I'm looking for recommended circuits or a controller IC that can take care of the usual hazards:

Load Dump Spikes
Reverse Voltage
OV/UV Protection
General noise on the power lines.
... Anything I might have missed.
Currently I have my eye on the LTC4365 http://cds.linear.com/docs/en/datasheet/4365fa.pdf from Linear Technologies. I've thought about using it together with a bi-directional TVS, clamping the voltage to 32V and protecting everything with a fast blowing fuse.

Would this be a proper solution or did I miss something here?

Re: Is Automobile Power Viable for Electronics Projects?

Posted: Sat Dec 10, 2016 9:09 am
by SteveC0625
MatteP wrote:I have some project ideas that would be targetted for use in a vehicle. I would like to consider the possibility of tapping into the car's 12V battery to power the projects, for example through the cigarette lighter port. I would put the input power from that port through a linear or switching regulator (e.g. a 7805 or similar), to give me 5V power. Am I likely to face any challenges in that approach? Are there front-end circuits that are a 'must have' for consuming automotive battery power in low voltage / low current embedded applications? Specific circuits and/or part recommendations are encouraged.
Then I found some protection against automotive power supply hazards.
I'm looking for a way to protect a small circuit which is to be used inside of a car or truck (12V or 24V power system).

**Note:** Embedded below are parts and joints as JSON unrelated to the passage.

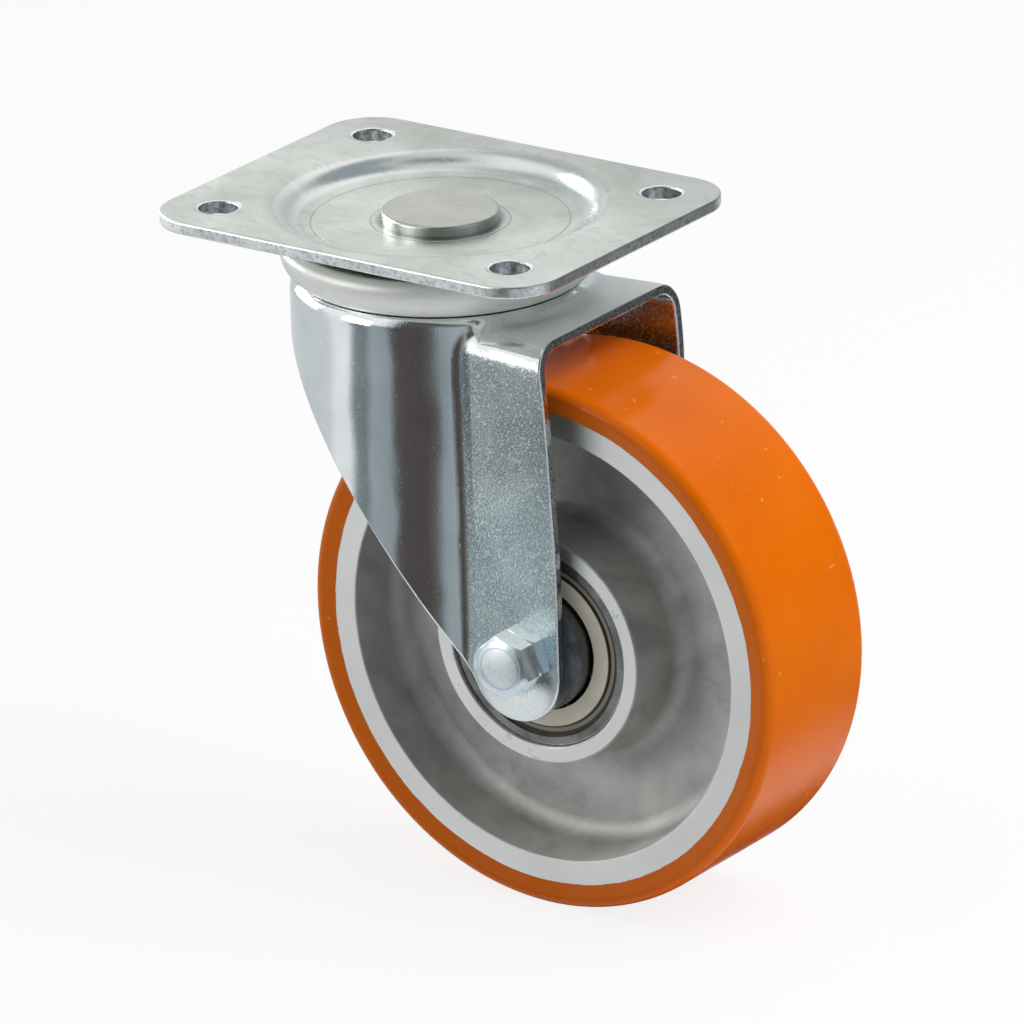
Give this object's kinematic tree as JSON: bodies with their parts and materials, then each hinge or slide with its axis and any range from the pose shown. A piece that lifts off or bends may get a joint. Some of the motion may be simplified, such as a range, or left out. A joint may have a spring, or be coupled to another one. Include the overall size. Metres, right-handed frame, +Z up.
{
  "type": "swivel castor",
  "caption": "Swivel castor with a bolt-on top plate, a pressed sheet fork on ball races, and an orange polyurethane wheel on a cast core with sealed ball bearings.",
  "frame": {"origin": "centre of the mounting plate's bolt pattern on the swivel axis, in the plane of the plate's top face", "axes": "+Z up along the swivel axis, +X the way the wheel trails, +Y along the axle away from the bolt's head"},
  "size_m": [0.1535, 0.086, 0.1565],
  "materials": {
    "zinc_plate": "satin zinc plating, lightly scuffed",
    "zinc_fork": "bright zinc plating with fine speckle",
    "zinc_fastener": "bright zinc plating",
    "kingpin_steel": "satin zinc plating, turned top",
    "bearing_steel": "polished bearing steel",
    "bush_steel": "dark oiled steel",
    "cast_aluminium": "as cast, turned at rim and hub",
    "orange_polyurethane": "glossy cast polyurethane",
    "seal_cream": "matt",
    "cage_plastic": "matt",
    "insert_nylon": "matt"
  },
  "bodies": {
    "plate": {"top_plate": "zinc_plate", "swivel_cup": "zinc_plate", "kingpin": "kingpin_steel", "lower_race": "zinc_fork"},
    "fork": {"fork": "zinc_fork", "axle_bolt": "zinc_fastener", "axle_thin_nut": "zinc_fastener", "axle_lock_nut": "zinc_fastener", "lock_nut_insert": "insert_nylon", "axle_bush_bolt_side": "bush_steel", "axle_bush_nut_side": "bush_steel", "bearing_spacer_tube": "bush_steel", "bearing_inner_ring_bolt_side": "bearing_steel", "bearing_inner_ring_nut_side": "bearing_steel"},
    "wheel": {"wheel_tread": "orange_polyurethane", "wheel_core": "cast_aluminium", "bearing_outer_ring_bolt_side": "bearing_steel", "bearing_outer_ring_nut_side": "bearing_steel", "bearing_outer_seal_bolt_side": "seal_cream", "bearing_outer_seal_nut_side": "seal_cream", "bearing_inner_seal_bolt_side": "seal_cream", "bearing_inner_seal_nut_side": "seal_cream"},
    "upper_balls": {"upper_swivel_balls": "bearing_steel"},
    "lower_balls": {"lower_swivel_balls": "bearing_steel"},
    "ball_set_bolt_side": {"bearing_balls_bolt_side": "bearing_steel", "bearing_cage_bolt_side": "cage_plastic"},
    "ball_set_nut_side": {"bearing_balls_nut_side": "bearing_steel", "bearing_cage_nut_side": "cage_plastic"}
  },
  "joints": [
    {"name": "swivel", "type": "hinge", "parent": "plate", "child": "fork", "pos_m": [0, 0, 0], "axis": [0, 0, 1], "continuous": true},
    {"name": "wheel_spin", "type": "hinge", "parent": "fork", "child": "wheel", "pos_m": [0.038, 0, -0.094], "axis": [0, 1, 0], "continuous": true},
    {"name": "upper_row", "type": "hinge", "parent": "plate", "child": "upper_balls", "pos_m": [0, 0, 0], "axis": [0, 0, 1], "continuous": true},
    {"name": "lower_row", "type": "hinge", "parent": "plate", "child": "lower_balls", "pos_m": [0, 0, 0], "axis": [0, 0, 1], "continuous": true},
    {"name": "bearing_roll_bolt_side", "type": "hinge", "parent": "fork", "child": "ball_set_bolt_side", "pos_m": [0.038, 0, -0.094], "axis": [0, 1, 0], "continuous": true},
    {"name": "bearing_roll_nut_side", "type": "hinge", "parent": "fork", "child": "ball_set_nut_side", "pos_m": [0.038, 0, -0.094], "axis": [0, 1, 0], "continuous": true}
  ],
  "couplings": [
    {"joint": "upper_row", "follows": "swivel", "ratio": 0.5},
    {"joint": "lower_row", "follows": "swivel", "ratio": 0.5},
    {"joint": "bearing_roll_bolt_side", "follows": "wheel_spin", "ratio": 0.6185},
    {"joint": "bearing_roll_nut_side", "follows": "wheel_spin", "ratio": 0.6185}
  ]
}
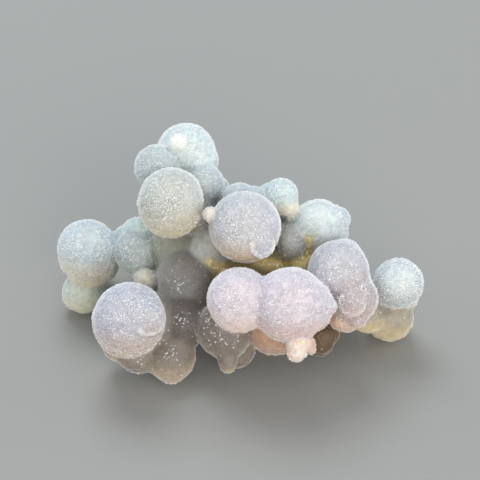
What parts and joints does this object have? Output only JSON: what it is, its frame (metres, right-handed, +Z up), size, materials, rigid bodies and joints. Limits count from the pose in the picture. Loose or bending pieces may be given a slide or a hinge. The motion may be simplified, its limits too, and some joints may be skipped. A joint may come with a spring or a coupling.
{
  "type": "botryoidal chalcedony cluster",
  "caption": "Cluster of frosted, round chalcedony balls that grew into each other as one stone, lying on the flat scar where it broke off its host rock.",
  "frame": {"origin": "bottom centre of the bounding box, on the level of the broken scar that the stone lies on", "axes": "+X runs to the right across the show face, +Y away from the viewer of that face, +Z up"},
  "size_m": [0.0368, 0.0254, 0.0196],
  "materials": {
    "chalcedony": "frosted, druse-coated, translucent"
  },
  "bodies": {
    "root": {"chalcedony_cluster": "chalcedony"}
  },
  "joints": []
}
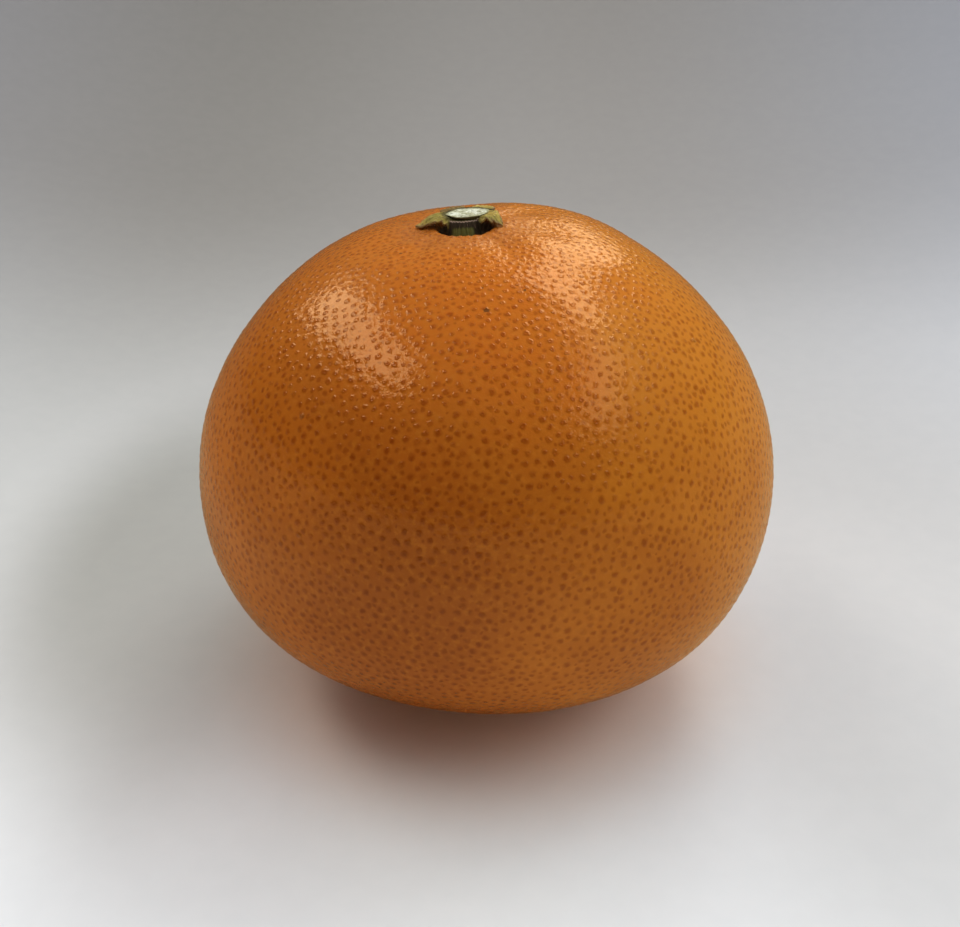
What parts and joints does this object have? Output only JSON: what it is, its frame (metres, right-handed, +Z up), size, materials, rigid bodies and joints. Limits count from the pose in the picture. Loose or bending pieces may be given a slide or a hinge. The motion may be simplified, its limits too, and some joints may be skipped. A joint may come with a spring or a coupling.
{
  "type": "mandarin",
  "caption": "Whole ripe mandarin with glossy, finely dotted orange peel, a green lobed calyx and a short cut stem stub, resting on its flat blossom end.",
  "frame": {"origin": "middle of the whole fruit's outline seen from above, at the height of the surface it rests on", "axes": "+Z up, from the blossom end towards the stem end; +X to the right and -Y towards the viewer, as in the picture"},
  "size_m": [0.0698, 0.07, 0.0581],
  "materials": {
    "peel": "waxy orange peel, glossy, with fine darker oil glands",
    "calyx": "dry green sepal tissue, browned at its edges",
    "cut_stem": "pale, dry, freshly cut green stem"
  },
  "bodies": {
    "root": {"fruit": "peel", "calyx": "calyx", "stem_stub": "cut_stem"}
  },
  "joints": []
}
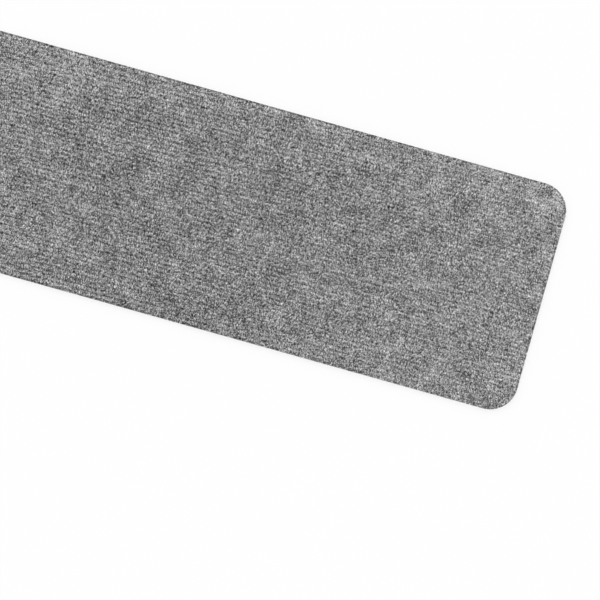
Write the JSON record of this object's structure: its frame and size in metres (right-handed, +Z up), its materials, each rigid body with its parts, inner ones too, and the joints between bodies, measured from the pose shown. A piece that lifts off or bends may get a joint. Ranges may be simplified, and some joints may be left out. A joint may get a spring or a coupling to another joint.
{
  "type": "anti slip stair tread mat",
  "caption": "Long felt mat with round corners, fine ribs along its length, a tacky back and a peel-off film, stuck on a stair tread for grip.",
  "frame": {"origin": "middle of the underside, on the surface that the mat lies on", "axes": "+X along the mat's length, which runs across the stair; +Y across its width, from the tread's front edge to the riser; +Z up out of the ribbed face"},
  "size_m": [0.76, 0.2, 0.004],
  "materials": {
    "felt": "needle-punched polyester felt, mottled mid grey, matte",
    "adhesive": "tacky white coating, satin",
    "film": "thin clear release film, glossy, faintly creased"
  },
  "bodies": {
    "root": {"ribbed_felt": "felt", "adhesive_backing": "adhesive", "release_film": "film"}
  },
  "joints": []
}
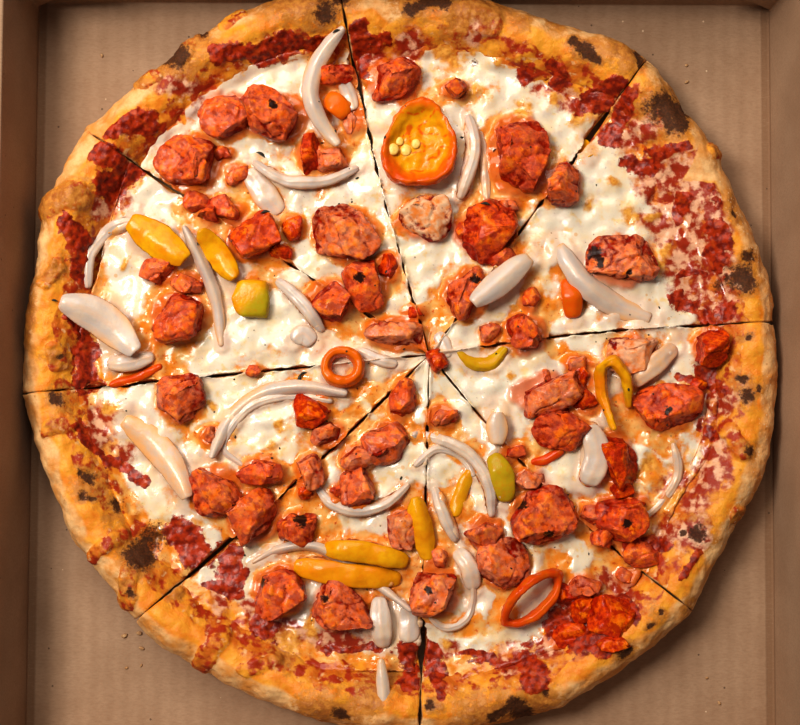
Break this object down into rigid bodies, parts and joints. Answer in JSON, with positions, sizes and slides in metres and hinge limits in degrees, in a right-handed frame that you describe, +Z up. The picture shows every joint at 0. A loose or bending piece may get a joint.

The circuit consumes about 12-15W. I use an isolated DC/DC converter module which can regulate 9-36V down to 3.3V.

I'm looking for recommended circuits or a controller IC that can take care of the usual hazards:

Load Dump Spikes
Reverse Voltage
OV/UV Protection
General noise on the power lines.
... Anything I might have missed.
Currently I have my eye on the LTC4365 http://cds.linear.com/docs/en/datasheet/4365fa.pdf from Linear Technologies. I've thought about using it together with a bi-directional TVS, clamping the voltage to 32V and protecting everything with a fast blowing fuse.

Would this be a proper solution or did I miss something here?
If you are just trying to produce USB level power, why not just get one of these guys and be done with it?
https://www.bluesea.com/products/1016/D ... ger_Socket

Blue Sea marine electrical products are some of the best quality available. I have no connection to them other than I've used their products several times in different applications.

Re: Is Automobile Power Viable for Electronics Projects?

Posted: Sat Dec 10, 2016 6:53 pm
by jackhackett
You don't want to use a bi-directional TVS in this application, it won't clamp reverse polarity until it reaches it's breakdown voltage.

For example, a 15V uni-directional between +12V and ground would clamp positive surges to 15V, and reverse voltage to something like -0.6V (diode forward voltage drop).
A bi-directional is two diodes back to back, so it clamps to the breakdown voltage of one diode, plus the voltage drop across the other. If the diodes are 15V you'd clamp at 15.6V for positive surges and -15.6V for negative. With that you could hook up power backwards and you'd get basically no protection against the reverse 12V.